Socrates had such an exceedingly high opinion of himself that he refuted any and all arguments and opinions put to him. There was no opinion but his. Humility was not one of his qualities. He was earthbound to his gods and could not recognize that the universe exhibits a quality of Godness – a Supreme Being.
Marcus Aurelius was a better philosopher who recognized that life was opinion and that there was a daemon or God who was in control. His Meditations should be better known.

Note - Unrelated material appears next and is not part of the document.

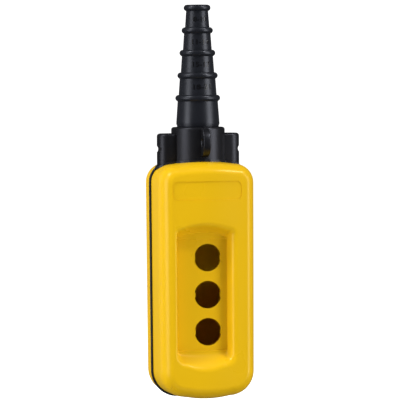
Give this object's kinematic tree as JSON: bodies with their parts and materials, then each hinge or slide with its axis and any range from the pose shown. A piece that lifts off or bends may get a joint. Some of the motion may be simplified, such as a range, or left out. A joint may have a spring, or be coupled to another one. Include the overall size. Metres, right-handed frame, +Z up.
{
  "type": "pendant control station",
  "caption": "Slim hand-held pendant control enclosure with a recessed operator panel of round cut-outs and a stepped cable sleeve it hangs by.",
  "frame": {"origin": "centre of the cable sleeve's top mouth, where the cable that carries the station enters", "axes": "+Z up along the sleeve, -Y out of the operators' panel, +X to the right as the operator sees it"},
  "size_m": [0.0828, 0.0643, 0.3204],
  "materials": {
    "yellow_plastic": "semi-gloss moulded polypropylene, fine grain",
    "black_plastic": "satin moulded plastic",
    "black_rubber": "satin elastomer",
    "zinc_steel": "zinc plated",
    "brass": "machined"
  },
  "bodies": {
    "front_assembly": {"front_shell": "yellow_plastic", "shell_gasket": "black_rubber", "cable_head": "black_plastic", "head_seal": "black_rubber", "cable_sleeve": "black_rubber", "sleeve_clamp_ring": "black_plastic", "clamp_nut_1": "zinc_steel", "clamp_nut_2": "zinc_steel", "threaded_insert_1": "brass", "threaded_insert_2": "brass", "threaded_insert_3": "brass", "threaded_insert_4": "brass"},
    "rear_cover": {"rear_shell": "yellow_plastic", "screw_seal_1": "black_rubber", "screw_seal_2": "black_rubber", "screw_seal_3": "black_rubber", "screw_seal_4": "black_rubber", "screw_retainer_1": "black_plastic", "screw_retainer_2": "black_plastic", "screw_retainer_3": "black_plastic", "screw_retainer_4": "black_plastic"},
    "saddle": {"clamp_saddle": "black_plastic"},
    "clamp_screw_left": {"clamp_screw_1": "zinc_steel"},
    "clamp_screw_right": {"clamp_screw_2": "zinc_steel"},
    "captive_screw_1": {"cover_screw_1": "zinc_steel"},
    "captive_screw_2": {"cover_screw_2": "zinc_steel"},
    "captive_screw_3": {"cover_screw_3": "zinc_steel"},
    "captive_screw_4": {"cover_screw_4": "zinc_steel"}
  },
  "joints": [
    {"name": "rear_cover_lift", "type": "slide", "parent": "front_assembly", "child": "rear_cover", "axis": [0, 1, 0], "range_m": [0, 0.06]},
    {"name": "clamp_screw_left_turn", "type": "hinge", "parent": "saddle", "child": "clamp_screw_left", "pos_m": [-0.014, 0, -0.1493], "axis": [0, 1, 0], "range_deg": [0, 3601]},
    {"name": "clamp_screw_right_turn", "type": "hinge", "parent": "saddle", "child": "clamp_screw_right", "pos_m": [0.014, 0, -0.1493], "axis": [0, 1, 0], "range_deg": [0, 3601]},
    {"name": "clamp_saddle_slide", "type": "slide", "parent": "front_assembly", "child": "saddle", "axis": [0, 1, 0], "range_m": [0, 0.007]},
    {"name": "cover_screw_1_turn", "type": "hinge", "parent": "rear_cover", "child": "captive_screw_1", "pos_m": [-0.0275, 0, -0.1447], "axis": [0, 1, 0], "continuous": true},
    {"name": "cover_screw_2_turn", "type": "hinge", "parent": "rear_cover", "child": "captive_screw_2", "pos_m": [0.0275, 0, -0.1447], "axis": [0, 1, 0], "continuous": true},
    {"name": "cover_screw_3_turn", "type": "hinge", "parent": "rear_cover", "child": "captive_screw_3", "pos_m": [-0.0275, 0, -0.3047], "axis": [0, 1, 0], "continuous": true},
    {"name": "cover_screw_4_turn", "type": "hinge", "parent": "rear_cover", "child": "captive_screw_4", "pos_m": [0.0275, 0, -0.3047], "axis": [0, 1, 0], "continuous": true}
  ],
  "couplings": [
    {"joint": "clamp_screw_left_turn", "follows": "clamp_saddle_slide", "rad_per_m": 8976},
    {"joint": "clamp_screw_right_turn", "follows": "clamp_saddle_slide", "rad_per_m": 8976}
  ]
}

Dot, I can understand why such an opinion of Socrates might be entertained, but please remember that his proudest boast was that he only knew that he knew nothing. I have mostly been a critic of Socrates as teacher, and it is admittedly, from the historical evidence, difficult to grapple with so complex a character, but both in living and in reading I think it is valuable to begin by accepting people as they are, without bestowing prejudicial epithets, and then try to figure out the implications. Let us assume for the moment that the Platonic version of Socrates is some part of the man’s reality. Is it really arrogant to value reality–perhaps a better translation of the Greek and Latin words we generally render as “truth”–so highly that you will spend all your time grappling with it by means of a difficult dialectical process? People who cherish the opinions they have borrowed from others as some ultimate truth they have come up will of course be angry and want to put such a man to death–or at least get him dismissed from his job.
Marcus was a wonderful and insightful philosophical essayist, but he picked and chose from the Stoics and others and contributed very little that was original. That most of life is mere doxa–a word that means, variously, opinion, appearance, and illusion–was something acknowledged by thinkers as early as Heraclitus, from whom Marcus’s Stoic mentors borrowed much. If life really were nothing but opinion or Maya–which Marcus certainly did not believe–then rational discourse would be a waste of time.
Dr. Fleming: “but please remember that his proudest boast was that he only knew that he knew nothing.” That is precisely the problem I have with him. He boasts that he knows nothing and then proceeds to nail down anyone who disagrees with him. It’s best that I ignore him.
Dr. Fleming:
In this piece I do agree with Socrates. However, in paragraph or conversation line #17 he states, “suppose some Phoeneician bought a load of cheap Etruscan pottery and brought it to the Piraeus, where they sold so well he hurt the business of the potters whom future races will celebrate as one of the glories. of Athens.”
“Tough luck, Socrates”, Pheidippides replies. “If people want cheap, they should be able to buy cheap.”
Here I am thinking of. I think, the 19th century in New York – in the garment district. There expensive clothing was made for those who could afford them. Then someone got the idea of creating similar but less expensive clothing on a mass market scale. This idea was well received and the business of copying fashions similar to expensive clothing of the wealthy was created. At that time though there probably were no copyright laws.
How the Other Half Lives by Jacob A. Riis; Men at Work by Lewis W. Hine; and New York in the Forties by Andreas Feininger, text by John Von Hartz – all from Dover Publishing Co. show photographs of how New York used to be. Great books for a glimpse of the past.